We have these rock star friends who recently moved north and turned their hobby (photography) into a business (MT Photography). We knew they would be great since they are our friends, but on top of that they were professional, funny and didn’t make it awkward at all. They had their work cut out for them as both Jeff and I are mega squinty smilers at the best of times, let alone the near blinding sun that still shines bright at 6 pm up here, in the land of the midnight sun.
Anyway. We wanted to have some engagement photos taken and seeing as its less than 8 weeks until our wedding, we had to get cracking. So, we made it happen. It was really fun. Before I knew it, we got our photos back and yay! we had our engagement photos.

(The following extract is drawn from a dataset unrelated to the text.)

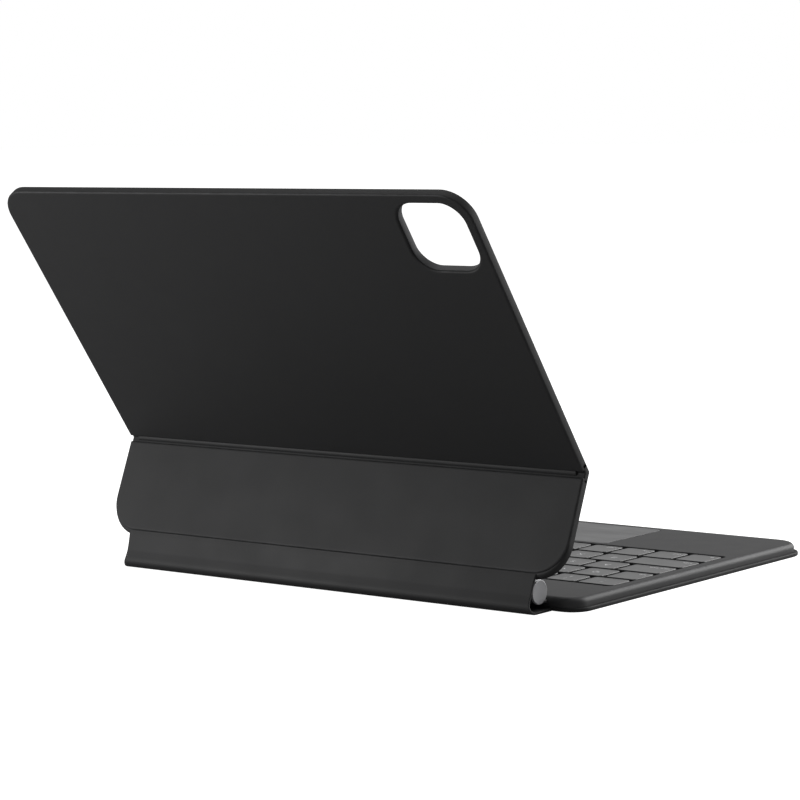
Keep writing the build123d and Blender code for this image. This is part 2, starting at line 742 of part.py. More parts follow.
# ---- Upper panel ---------------------------------------------------------
with BuildPart() as upper_back_skin:
    with BuildSketch(upper_plane.offset(-half_panel)):
        add(upper_outline(0))
    extrude(amount=2 * half_panel)
    rear_face = upper_back_skin.faces().sort_by(Axis(fold_axis, out_upper))[-1]
    fillet(rear_face.edges(), edge_round)
    with BuildSketch(upper_plane.offset(-half_panel)):
        add(upper_outline(skin_edge))
    extrude(amount=skin + core, mode=Mode.SUBTRACT)
    with BuildSketch(upper_plane.offset(-fold_slot)):
        with Locations((0, fold_end)):
            Rectangle(fold_width + 2 * lift_gap, 4 * skin_edge)
    extrude(amount=2 * fold_slot, mode=Mode.SUBTRACT)
save(upper_back_skin.part, "upper_back_skin")

ribbon_top = contact_rise - contact_height / 2 - ribbon_gap
board_length = contact_height + 2 * board_margin
contact_board_low = -half_core + pin_travel + pin_play
with BuildPart() as upper_core:
    with BuildSketch(upper_plane.offset(-half_core)):
        add(upper_outline(inside))
        for place in magnet_places():
            with Locations(place):
                Rectangle(magnet_length + 2 * pocket_gap, magnet_width + 2 * pocket_gap,
                          mode=Mode.SUBTRACT)
        with Locations((contact_x, contact_rise)):
            Rectangle(contact_width + 2 * board_margin, board_length + 2 * ribbon_side,
                      mode=Mode.SUBTRACT)
        with Locations((contact_x, (ribbon_top + fold_leaf_depth) / 2)):
            Rectangle(ribbon_width + 2 * ribbon_side, ribbon_top - fold_leaf_depth + ribbon_gap,
                      mode=Mode.SUBTRACT)
    extrude(amount=core)
    with BuildSketch(upper_plane.offset(-fold_slot)):
        with Locations((0, fold_leaf_depth / 2)):
            Rectangle(fold_width + 2 * lift_gap, fold_leaf_depth + 2 * lift_gap)
    extrude(amount=2 * fold_slot, mode=Mode.SUBTRACT)
save(upper_core.part, "upper_core")

with BuildPart() as upper_lining:
    with BuildSketch(upper_plane.offset(-half_panel)):
        add(upper_outline(inside))
        add(contact_outline(pocket_gap), mode=Mode.SUBTRACT)
    extrude(amount=skin)
save(upper_lining.part, "upper_lining")

with BuildPart() as tablet_magnets:
    with BuildSketch(upper_plane.offset(-half_core)):
        for place in magnet_places():
            with Locations(place):
                Rectangle(magnet_length, magnet_width)
    extrude(amount=core)
save(tablet_magnets.part, "tablet_magnets")

with BuildPart() as contact_block:
    with BuildSketch(upper_plane.offset(-half_panel - block_proud)):
        add(contact_outline(0))
        with Locations((contact_x, contact_rise)):
            with GridLocations(0, pin_pitch, 1, 3):
                Circle(pin_radius + pin_gap, mode=Mode.SUBTRACT)
    extrude(amount=skin + block_proud)
save(contact_block.part, "contact_block")

with BuildPart() as contact_pins:
    with BuildSketch(upper_plane.offset(-half_panel - pin_proud)):
        with Locations((contact_x, contact_rise)):
            with GridLocations(0, pin_pitch, 1, 3):
                Circle(pin_radius)
    extrude(amount=skin + pin_proud)
    tips = contact_pins.faces().group_by(Axis(fold_axis, out_upper))[0]
    fillet(tips.edges(), pin_tip)
save(contact_pins.part, "contact_pins")

with BuildPart() as contact_board:
    with BuildSketch(upper_plane.offset(contact_board_low)):
        with Locations((contact_x, contact_rise)):
            Rectangle(contact_width + 2 * (board_margin - ribbon_side), board_length)
    extrude(amount=board_thickness)
save(contact_board.part, "contact_board")

with BuildPart() as panel_ribbon:
    with BuildSketch(upper_plane.offset(contact_board_low)):
        with Locations((contact_x, (ribbon_top + fold_leaf_depth) / 2)):
            Rectangle(ribbon_width, ribbon_top - fold_leaf_depth)
    extrude(amount=cable_thickness)
save(panel_ribbon.part, "panel_ribbon")
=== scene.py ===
import json
from math import ceil, cos, pi, radians, sin

import bmesh
import bpy
from bpy.props import FloatProperty, FloatVectorProperty, IntProperty, PointerProperty
from mathutils import Matrix, Quaternion, Vector


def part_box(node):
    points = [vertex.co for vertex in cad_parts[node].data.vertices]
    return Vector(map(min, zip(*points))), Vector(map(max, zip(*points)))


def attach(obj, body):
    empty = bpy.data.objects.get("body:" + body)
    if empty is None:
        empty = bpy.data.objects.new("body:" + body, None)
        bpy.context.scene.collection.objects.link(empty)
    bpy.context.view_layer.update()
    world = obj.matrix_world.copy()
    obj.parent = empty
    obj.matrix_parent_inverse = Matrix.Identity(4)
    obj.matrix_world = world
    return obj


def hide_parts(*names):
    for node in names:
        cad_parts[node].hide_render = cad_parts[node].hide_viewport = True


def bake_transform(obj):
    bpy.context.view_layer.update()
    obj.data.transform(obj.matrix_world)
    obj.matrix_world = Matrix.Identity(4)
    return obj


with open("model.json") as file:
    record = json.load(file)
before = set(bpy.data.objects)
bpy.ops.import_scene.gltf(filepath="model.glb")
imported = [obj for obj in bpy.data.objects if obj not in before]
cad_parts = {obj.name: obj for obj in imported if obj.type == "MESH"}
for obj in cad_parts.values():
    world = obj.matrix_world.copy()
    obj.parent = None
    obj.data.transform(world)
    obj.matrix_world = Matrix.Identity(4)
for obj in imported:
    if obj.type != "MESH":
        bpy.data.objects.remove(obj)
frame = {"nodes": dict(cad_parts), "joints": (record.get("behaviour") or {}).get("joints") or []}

bl_info = {
    "name": "Tablet Keyboard Case",
    "version": (1, 0, 0),
    "blender": (4, 5, 0),
    "location": "View3D > Sidebar > Keyboard Case",
    "description": "Finishes a folding tablet keyboard case around its CAD frame",
    "category": "Add Mesh",
}

MM = 0.001
SHARP_ANGLE = radians(40)   # edges bent more than this are shaded sharp
PLAY = 0.1 * MM             # room left between a deck or lining opening and what fills it
FLAT_MARGIN = 0.4 * MM      # flat ground kept inside a plate's rounded edge
PRINT_SIDE = 2.2 * MM       # words on wide keys, from the key's side
PRINT_FOOT = 2.6 * MM       # and from its front
ARROW_SIZE = 2.2 * MM
PRINT_DEPTH = 0.02 * MM
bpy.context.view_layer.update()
JOINTS = {joint["name"]: joint for joint in frame["joints"]}


# ---- Where the panels stand, from the joints ---------------------------------

def panel_frame(out):
    """Panel coordinates: x across, y up the panel from the fold, z out of its rear face."""
    across = Vector((-1, 0, 0))
    up = out.cross(across)
    matrix = Matrix((across, up, out)).transposed().to_4x4()
    matrix.translation = JOINTS["fold_hinge"]["pos_m"]
    return matrix


HINGE = Vector(JOINTS["main_hinge"]["pos_m"])
UPPER_OUT = Vector(JOINTS["contact_press"]["axis"])
FOLD_TURN = radians(JOINTS["fold_hinge"]["range_deg"][1])
UPPER = panel_frame(UPPER_OUT)
LOWER = panel_frame(Matrix.Rotation(FOLD_TURN, 3, "X") @ UPPER_OUT)


def panel_box(node, matrix):
    """A node's lowest and highest corners in panel coordinates."""
    back = matrix.inverted()
    places = [back @ vertex.co for vertex in frame["nodes"][node].data.vertices]
    return tuple(Vector(pick(place[n] for place in places) for n in range(3)) for pick in (min, max))


# ---- Settings ----------------------------------------------------------------

def length(name, description, millimetres):
    return FloatProperty(name=name, description=description, default=millimetres * MM,
                         min=0.0, precision=5, subtype="DISTANCE", unit="LENGTH")


def tint(name, description, red, green, blue):
    return FloatVectorProperty(name=name, description=description, default=(red, green, blue),
                               min=0.0, max=1.0, size=3, subtype="COLOR")


def number(name, description, value):
    return FloatProperty(name=name, description=description, default=value, min=0.0)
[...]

As I showed them to people, the response was positive. (I mean, who is going to tell me to my face that I looked like garbage in those photos anyway ?!) At first I struggled to see what they saw. I totally and completely zoomed in and focused on all my flaws. Correction, what I saw to be my flaws. Why didn’t I initially see all the positives? Or the bursting happiness from two people about to be married?
Fast forward a day later. I had looked over the photos millions of times. And I started to realize I liked more and more of them. I began to see the positives over the negatives.
But then I felt something…. guilt?….. for not being grateful and appreciative of the photos the first 100 times through. I still don’t understand it, but I know I love these photos and will be happy for a lifetime to have them. Thanks again MT Photography. Not only did you capture love and memories, but also for unknowingly giving me a harsh lesson in self love.